[DO THIS]
Your task is to reproduce the entries below word for word.

Stored items from a collection
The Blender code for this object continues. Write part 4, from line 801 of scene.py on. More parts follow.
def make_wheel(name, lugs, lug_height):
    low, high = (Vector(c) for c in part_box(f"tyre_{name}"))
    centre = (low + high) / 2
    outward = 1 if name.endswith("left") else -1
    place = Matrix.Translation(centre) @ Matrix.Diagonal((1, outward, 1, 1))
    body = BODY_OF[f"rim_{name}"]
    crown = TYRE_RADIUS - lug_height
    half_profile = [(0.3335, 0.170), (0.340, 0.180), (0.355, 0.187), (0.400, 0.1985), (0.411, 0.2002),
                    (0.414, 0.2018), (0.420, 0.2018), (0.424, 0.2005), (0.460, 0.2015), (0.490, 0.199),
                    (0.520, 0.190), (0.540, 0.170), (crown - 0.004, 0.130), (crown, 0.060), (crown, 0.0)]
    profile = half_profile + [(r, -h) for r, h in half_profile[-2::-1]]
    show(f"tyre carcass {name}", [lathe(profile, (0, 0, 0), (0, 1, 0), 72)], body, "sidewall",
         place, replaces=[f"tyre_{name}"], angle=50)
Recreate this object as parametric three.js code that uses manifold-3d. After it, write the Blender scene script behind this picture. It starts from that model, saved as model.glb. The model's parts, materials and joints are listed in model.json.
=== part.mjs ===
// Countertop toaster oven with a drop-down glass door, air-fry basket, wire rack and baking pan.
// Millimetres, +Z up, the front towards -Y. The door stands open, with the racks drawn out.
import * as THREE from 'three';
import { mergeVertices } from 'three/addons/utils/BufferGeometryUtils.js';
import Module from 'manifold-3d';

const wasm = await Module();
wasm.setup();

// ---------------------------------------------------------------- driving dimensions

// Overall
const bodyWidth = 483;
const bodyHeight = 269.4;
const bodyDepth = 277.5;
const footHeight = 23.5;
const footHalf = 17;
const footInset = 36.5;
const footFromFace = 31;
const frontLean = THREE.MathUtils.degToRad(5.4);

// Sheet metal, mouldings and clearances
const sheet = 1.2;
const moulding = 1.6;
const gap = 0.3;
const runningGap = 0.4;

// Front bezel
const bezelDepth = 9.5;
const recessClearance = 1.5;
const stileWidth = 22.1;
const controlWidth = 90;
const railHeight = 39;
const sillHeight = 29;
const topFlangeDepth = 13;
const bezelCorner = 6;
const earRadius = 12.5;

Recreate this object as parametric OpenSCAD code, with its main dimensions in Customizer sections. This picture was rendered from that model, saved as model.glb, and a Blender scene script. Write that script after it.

[FINISHED EXERCISE]
The Blender code for this object continues. Write part 4, from line 801 of scene.py on. More parts follow.
def make_wheel(name, lugs, lug_height):
    low, high = (Vector(c) for c in part_box(f"tyre_{name}"))
    centre = (low + high) / 2
    outward = 1 if name.endswith("left") else -1
    place = Matrix.Translation(centre) @ Matrix.Diagonal((1, outward, 1, 1))
    body = BODY_OF[f"rim_{name}"]
    crown = TYRE_RADIUS - lug_height
    half_profile = [(0.3335, 0.170), (0.340, 0.180), (0.355, 0.187), (0.400, 0.1985), (0.411, 0.2002),
                    (0.414, 0.2018), (0.420, 0.2018), (0.424, 0.2005), (0.460, 0.2015), (0.490, 0.199),
                    (0.520, 0.190), (0.540, 0.170), (crown - 0.004, 0.130), (crown, 0.060), (crown, 0.0)]
    profile = half_profile + [(r, -h) for r, h in half_profile[-2::-1]]
    show(f"tyre carcass {name}", [lathe(profile, (0, 0, 0), (0, 1, 0), 72)], body, "sidewall",
         place, replaces=[f"tyre_{name}"], angle=50)
Recreate this object as parametric three.js code that uses manifold-3d. After it, write the Blender scene script behind this picture. It starts from that model, saved as model.glb. The model's parts, materials and joints are listed in model.json.
=== part.mjs ===
// Countertop toaster oven with a drop-down glass door, air-fry basket, wire rack and baking pan.
// Millimetres, +Z up, the front towards -Y. The door stands open, with the racks drawn out.
import * as THREE from 'three';
import { mergeVertices } from 'three/addons/utils/BufferGeometryUtils.js';
import Module from 'manifold-3d';

const wasm = await Module();
wasm.setup();

// ---------------------------------------------------------------- driving dimensions

// Overall
const bodyWidth = 483;
const bodyHeight = 269.4;
const bodyDepth = 277.5;
const footHeight = 23.5;
const footHalf = 17;
const footInset = 36.5;
const footFromFace = 31;
const frontLean = THREE.MathUtils.degToRad(5.4);

// Sheet metal, mouldings and clearances
const sheet = 1.2;
const moulding = 1.6;
const gap = 0.3;
const runningGap = 0.4;

// Front bezel
const bezelDepth = 9.5;
const recessClearance = 1.5;
const stileWidth = 22.1;
const controlWidth = 90;
const railHeight = 39;
const sillHeight = 29;
const topFlangeDepth = 13;
const bezelCorner = 6;
const earRadius = 12.5;

Recreate this object as parametric OpenSCAD code, with its main dimensions in Customizer sections. This picture was rendered from that model, saved as model.glb, and a Blender scene script. Write that script after it.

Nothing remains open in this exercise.